Sunday, May 17, 2015

Book Review -- Inside the O'Briens by Lisa Genova

Inside the O'BriensInside the O'Briens by Lisa Genova
My rating: 4 of 5 stars

Many thanks to NetGalley, the publisher Gallery, Threshold, Pocket Books and the author Lisa Genova for granting me the permission to read this ARC of the book in exchange for an honest and unbiased review. Your efforts are much appreciated...

Dr. Lisa Genova a neurologist wrote this book to bring forth awareness on the most cruel disease ever know to man - Huntington's.

I must admit I was not aware of Huntington's before I read this book. I must also say I did not think much about the disease which statistically only 37,000 people suffer in USA… There are bigger stuff happening was my take on it… until I read the book…

Huntington's is cruel - it rightly called out by Dr. Genova. There can be nothing, I repeat nothing worse than watching yourself waste away bit by bit and do nothing to stop it. Lisa Genova paints an haunting story of the O'Briens there Joe gets diagnosed with Huntington's.

It is difficult when you know you are going to waste away to nothingness, but it is even more challenging knowing that you may have passed on the disease to your kids. There is nothing more hurting, more cruel or emotionally draining to a parent than knowing that your kids are going to suffer in their life and you are cause of it…. My heart went out to Joe. From a strapping, in shape, physically fit police officer to a wasted away person not even in control of his own limbs. From being self sufficient to being dependent on people around you for even the smallest thing in life.

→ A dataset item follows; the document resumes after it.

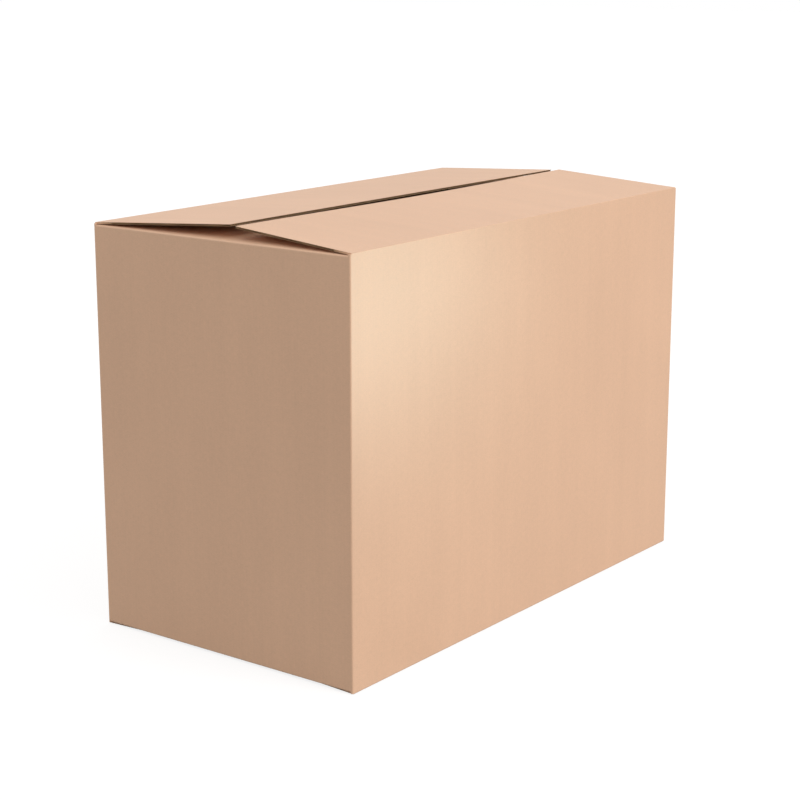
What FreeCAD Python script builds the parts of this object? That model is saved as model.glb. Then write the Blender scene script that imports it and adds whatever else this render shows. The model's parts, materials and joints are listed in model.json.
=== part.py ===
"""A closed shipping case of fine-fluted single-wall board, standing on its bottom flaps.

The case is one slotted and scored sheet. Three vertical folds and a glued joint make the four walls.
Flaps folded from all four walls close the bottom, the two long ones glued over the two end ones.
At the top the end flaps lie level and the two long flaps lie over them, untaped and sprung up a
little, with an open slit between their free edges. These two turn about their creases.
X runs along the length, +Z is up, and the origin is the centre of the face that the case stands on.
"""
import FreeCAD, Part
import math
import os

# Outside size of the case, up to the creases of the long top flaps
length = 530.0
width = 290.0
height = 375.0

# Board and folds
board = 1.8
fold_outside = 1.6
fold_inside = 0.4
pressed_crease_outside = 0.4
layer_clearance = 0.2

# Slots and flaps
slot_clearance = 0.3
end_flap_clearance = 0.5
end_flap_reach = 139.0
flap_taper = 10.0
bottom_seam = 1.5

# Long top flaps, with the slit between them, and the angles that they spring up by
slit_front_edge = 12.0
slit_width_left = 5.5
slit_width_right = 9.0
front_flap_lift_degrees = 3.85
back_flap_lift_degrees = 3.75

# Glued joint at the back right corner
glue_tab_width = 32.0
glue_tab_taper = 12.0
glue_tab_clearance = 1.5
raw_edge_setback = 1.0

# How far a block that trims the board runs past it
overrun = 1.0

# Places worked out from the sizes above
half_length = length / 2
half_width = width / 2
joint_corner = half_length - board
end_crease_top = height - board - layer_clearance
end_crease_bottom = board
end_flap_half = half_width - board - end_flap_clearance
slot_root = board / 2
flap_half = half_length - board - slot_clearance
joint_flap_half = flap_half - board
tip_half = flap_half - flap_taper
fold_zone = 2 * fold_outside
back_reach_left = half_width + slit_front_edge - slit_width_left
back_reach_right = half_width + slit_front_edge - slit_width_right

RIGHT = FreeCAD.Vector(1, 0, 0)
BACK = FreeCAD.Vector(0, 1, 0)
UP = FreeCAD.Vector(0, 0, 1)

# Each wall is the middle of its outer face at the floor, and the direction from there into the case
front_wall = (BACK * -half_width, BACK)
back_wall = (BACK * half_width, BACK * -1)
left_wall = (RIGHT * -half_length, RIGHT)
right_wall = (RIGHT * half_length, RIGHT * -1)


def at(x, y, z=0.0):
    return FreeCAD.Vector(x, y, z)


def behind(wall, depth, z):
    """The point of a wall's middle section that lies some way in from its outer face."""
    middle, inward = wall
    return middle + inward * depth + UP * z


def line(start, end):
    return Part.LineSegment(start, end).toShape()


def prism(corners, sweep):
    """A straight-sided block on a polygon."""
    return Part.Face(Part.makePolygon(corners + corners[:1])).extrude(sweep)


def rounded_line(points, radius):
    """Straight runs joined by a quarter circle at each right-angled corner."""
    edges = []
    start = points[0]
    for before, corner, after in zip(points, points[1:], points[2:]):
        back = (before - corner).normalize() * radius
        ahead = (after - corner).normalize() * radius
        middle = corner + (back + ahead) * (1 - math.sqrt(0.5))
        edges.append(line(start, corner + back))
        edges.append(Part.Arc(corner + back, middle, corner + ahead).toShape())
        start = corner + ahead
    edges.append(line(start, points[-1]))
    return edges


def board_section(outer_line, viewed_from, outside=fold_outside):
    """The cut face of folded board, which lies to the right of its outer line for that viewer."""
    runs = zip(outer_line, outer_line[1:])
    sides = [(end - start).normalize().cross(viewed_from) * board for start, end in runs]
    inner_line = [outer_line[0] + sides[0]]
    for corner, before, after in zip(outer_line[1:], sides, sides[1:]):
        inner_line.append(corner + before + after)
    inner_line.append(outer_line[-1] + sides[-1])
    edges = rounded_line(outer_line, outside)
    edges.append(line(outer_line[-1], inner_line[-1]))
    edges += rounded_line(inner_line[::-1], fold_inside)
    edges.append(line(inner_line[0], outer_line[0]))
    return Part.Face(Part.Wire(edges))


def folded_strip(wall, outer_line, half_span, outside=fold_outside):
    """Wall and flap of one side, as a straight strip along the wall, folded at its crease."""
    middle, inward = wall
    along = inward.cross(UP)
    path = [behind(wall, depth, z) - along * half_span for depth, z in outer_line]
    return board_section(path, along, outside).extrude(along * (2 * half_span))


def flap_outline(wall, hinge_ends, tip_ends, reaches):
    """The block that trims a flap: square across its fold, then tapering to its free edge.

    The ends are places along X or Y, lowest first, and each end has its own reach from the wall.
    """
    middle, inward = wall
    across = RIGHT if inward.x == 0 else BACK
    square = board + fold_inside
    corners = []
    for place, depth in [(hinge_ends[0], -overrun), (hinge_ends[0], square),
                         (tip_ends[0], reaches[0]), (tip_ends[1], reaches[1]),
                         (hinge_ends[1], square), (hinge_ends[1], -overrun)]:
        corners.append(middle + inward * depth + across * place - UP * overrun)
    return prism(corners, UP * (height + 2 * overrun))


def mitre_block(wall, half_span):
    """The block below the mitre of a long wall's top fold, which parts the wall from its flap."""
    middle, inward = wall
    along = inward.cross(UP)
    section = [(-overrun, height + overrun), (fold_zone, height - fold_zone),
               (-overrun, height - fold_zone)]
    corners = [behind(wall, depth, z) - along * half_span for depth, z in section]
    return prism(corners, along * (2 * half_span))


def wall_ring():
    """The four walls, from one strip folded in plan, with the glued tab inside the right wall."""
    raw_edge = half_width - raw_edge_setback
    main = [at(half_length, raw_edge), at(half_length, -half_width), at(-half_length, -half_width),
            at(-half_length, half_width), at(0, half_width)]
    joint = [at(0, half_width), at(joint_corner, half_width),
             at(joint_corner, half_width - glue_tab_width)]
    lift = UP * slot_root
    tall = UP * (height - 2 * slot_root)
    ring = board_section(main, UP).translate(lift).extrude(tall)
    tab = board_section(joint, UP).translate(lift).extrude(tall)
    return ring.fuse(tab.cut(tab_trim()))


def tab_trim():
    """What is cut from the tab's two ends, so that it clears the flaps and tapers to its edge."""
    start = half_width - board - fold_inside
    end = half_width - glue_tab_width - overrun
    low = end_crease_bottom + board + glue_tab_clearance
    high = end_crease_top - board - glue_tab_clearance
    sweep = RIGHT * (3 * board)
    blocks = []
    for edge, tapered, outside in [(low, low + glue_tab_taper, 0.0),
                                   (high, high - glue_tab_taper, height)]:
        x = joint_corner - 2 * board
        blocks.append(prism([at(x, start, edge), at(x, end, tapered), at(x, end, outside),
                             at(x, start, outside)], sweep))
    return blocks[0].fuse(blocks[1])


def without_folds(ring):
    """Takes out the strips of wall that the folded strips replace, along all eight creases."""
    # The tab lies against the right wall, so the end walls lose no more than their own thickness
    long_depth = board + fold_inside
    spans = [(front_wall, -flap_half, flap_half, long_depth, 0.0, height),
             (back_wall, -flap_half, joint_flap_half, long_depth, 0.0, height),
             (left_wall, -end_flap_half, end_flap_half, board, end_crease_bottom, end_crease_top),
             (right_wall, -end_flap_half, end_flap_half, board, end_crease_bottom, end_crease_top)]
    for (middle, inward), first, last, depth, bottom, top in spans:
        across = RIGHT if inward.x == 0 else BACK
        rim = [(first, -overrun), (last, -overrun), (last, depth), (first, depth)]
        corners = [middle + across * place + inward * way_in for place, way_in in rim]
        for low, high in [(0.0, bottom + fold_zone), (top - fold_zone, height)]:
            block = prism(corners, UP * (high - low))
            block.translate(UP * low)
            ring = ring.cut(block)
    return ring


def long_top_strip(wall, reach):
    """A long wall's top and its flap, whose crease is pressed sharper so that the flap can swing."""
    path = [(0, height - fold_zone), (0, height), (reach, height)]
    return folded_strip(wall, path, half_length, pressed_crease_outside)


def bottom_flap(wall, crease, hinge_ends, tip_ends, reach):
    """A bottom flap with its fold, up to where the plain wall starts."""
    path = [(reach, crease), (0, crease), (0, crease + fold_zone)]
    strip = folded_strip(wall, path, half_length)
    return strip.common(flap_outline(wall, hinge_ends, tip_ends, (reach, reach)))


def top_end_flap(wall):
    """An end flap, folded in level below the long flaps."""
    path = [(0, end_crease_top - fold_zone), (0, end_crease_top), (end_flap_reach, end_crease_top)]
    hinge_ends = (-end_flap_half, end_flap_half)
    tip_ends = (flap_taper - end_flap_half, end_flap_half - flap_taper)
    strip = folded_strip(wall, path, half_width)
    return strip.common(flap_outline(wall, hinge_ends, tip_ends, (end_flap_reach, end_flap_reach)))


def fold_of_long_wall(wall, hinge_ends):
    """The half of a top fold that belongs to the wall, below the mitre."""
    outline = flap_outline(wall, hinge_ends, hinge_ends, (fold_zone, fold_zone))
    return long_top_strip(wall, fold_zone).common(outline).common(mitre_block(wall, length))


def top_flap(wall, hinge_ends, reaches, lift_degrees):
    """A long top flap with the other half of the fold, turned up about the corner of its crease."""
    middle, inward = wall
    outline = flap_outline(wall, hinge_ends, (-tip_half, tip_half), reaches)
    flap = long_top_strip(wall, max(reaches)).common(outline).cut(mitre_block(wall, length))
    flap.rotate(behind(wall, 0, height), inward.cross(UP), lift_degrees)
    return flap


def carton():
    """Walls, glued joint, bottom and top end flaps, all of one sheet."""
    front_ends = (-flap_half, flap_half)
    back_ends = (-flap_half, joint_flap_half)
    end_ends = (-end_flap_half, end_flap_half)
    long_tips = (-tip_half, tip_half)
    end_tips = (flap_taper - end_flap_half, end_flap_half - flap_taper)
    long_reach = half_width - bottom_seam / 2
    pieces = [bottom_flap(front_wall, 0.0, front_ends, long_tips, long_reach),
              bottom_flap(back_wall, 0.0, back_ends, long_tips, long_reach),
              bottom_flap(left_wall, end_crease_bottom, end_ends, end_tips, end_flap_reach),
              bottom_flap(right_wall, end_crease_bottom, end_ends, end_tips, end_flap_reach),
              top_end_flap(left_wall),
              top_end_flap(right_wall),
              fold_of_long_wall(front_wall, front_ends),
              fold_of_long_wall(back_wall, back_ends)]
    whole = without_folds(wall_ring())
    for piece in pieces:
        whole = whole.fuse(piece)
    return whole.removeSplitter()


def save(shape, name):
    solid = shape.Solids[0]
    solid.exportStep("parts/" + name + ".step")
    print(name, len(shape.Solids), "solid", "valid" if solid.isValid() else "invalid",
          round(solid.Volume / 1000, 1), "cm3")


os.makedirs("parts", exist_ok=True)
save(carton(), "carton")
save(top_flap(front_wall, (-flap_half, flap_half),
              (half_width - slit_front_edge, half_width - slit_front_edge),
              front_flap_lift_degrees), "front_top_flap")
save(top_flap(back_wall, (-flap_half, joint_flap_half), (back_reach_left, back_reach_right),
              back_flap_lift_degrees), "back_top_flap")
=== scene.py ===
"""A closed, untaped carton of kraft corrugated board: one folded sheet whose long top flaps can turn."""
import bmesh
import bpy
import json
import math
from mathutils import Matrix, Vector


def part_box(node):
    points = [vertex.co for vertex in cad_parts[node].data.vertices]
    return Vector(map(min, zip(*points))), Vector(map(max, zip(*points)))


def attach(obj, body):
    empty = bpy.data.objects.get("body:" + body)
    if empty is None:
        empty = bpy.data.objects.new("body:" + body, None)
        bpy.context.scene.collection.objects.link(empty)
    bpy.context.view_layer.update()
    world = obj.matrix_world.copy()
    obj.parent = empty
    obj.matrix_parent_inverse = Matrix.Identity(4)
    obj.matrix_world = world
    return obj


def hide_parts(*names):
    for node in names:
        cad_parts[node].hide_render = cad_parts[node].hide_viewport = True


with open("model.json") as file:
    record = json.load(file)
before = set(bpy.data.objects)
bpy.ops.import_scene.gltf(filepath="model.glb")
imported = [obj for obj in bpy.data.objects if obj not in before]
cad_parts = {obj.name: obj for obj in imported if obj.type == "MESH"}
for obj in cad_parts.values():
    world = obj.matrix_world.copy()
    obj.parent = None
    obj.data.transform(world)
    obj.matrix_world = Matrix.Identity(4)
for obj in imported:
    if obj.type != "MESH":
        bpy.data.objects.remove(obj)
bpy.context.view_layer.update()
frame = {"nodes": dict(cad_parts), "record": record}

# The carton
# One blank of single-wall corrugated kraft board, slotted, creased and folded. Its joint and its bottom
# flaps are glued, and its top end flaps lie level. Each long cut edge shows two thin liners with a gap
# between, which closes up beside the creases of the long top flaps, where the board is pressed.
hinges = {joint["name"]: joint["pos_m"] for joint in frame["record"]["behaviour"]["joints"]}
front_crease = hinges["front_flap_crease"][1]
back_crease = hinges["back_flap_crease"][1]
crease_height = hinges["back_flap_crease"][2]
board_thickness = 0.0018
liner_thickness = 0.0003
layer_tolerance = 0.0001
end_flaps_from = board_thickness + layer_tolerance
end_flaps_to = crease_height - board_thickness - layer_tolerance
cut_depth = 0.006
shortest_cut = 0.02
cut_width_tolerance = 0.0002
pressed_width = 0.019
pressed_shut_from = back_crease - pressed_width
# From fade_from to fade_to the painted shade on the long flaps' end cuts thins out to the liner's tan.
fade_from = pressed_shut_from - 0.002
fade_to = back_crease - 0.003
flute_pitch = 0.0034
x_axis, y_axis, z_axis = Vector((1, 0, 0)), Vector((0, 1, 0)), Vector((0, 0, 1))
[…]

While Joe struggles to find balance in his life after being forced into retirement with disability, he also has to deal with knowing that 2 of his 4 children are bound to get the disease. Both of them in the best of their health and at the peak of their challenging professions, a firefighter and a ballet dancer. To complicate the problem Joe is about to be a grand parent and they don't know if their grandson may/may not be infected with this disease… it makes the struggles in their life almost seem inhuman. Disease is a great leveler, it does not do emotions.

As Joe tries to find a semblance of balance within himself, his youngest daughter struggles with her own set of problems. Growing up in the shadow of a talented older sister (the ballerina), Katie is still trying to find her place in life and dealing with the complexities of being in a relationship with a black man and having trouble bringing him into open with her Irish Catholic family. She also struggles to move ahead in life when confronted with the scepter of Huntington's hanging over her head.

The book in essence is the parallel stories of Joe and Katie, as one struggles to come to terms with what is and the other struggles to come to terms with what may be. Ultimately it is the story of Joe trying to set an example for his children that the disease cannot be beaten, but it can definitely be lived with.

Inside the O'Briens gave me a healthy respect for the message that Dr. Genova is trying to convey. Bring about an awareness for Huntington's while helping the readers understand that Huntington's can cause you problems, but it cannot take away from you your quality of life.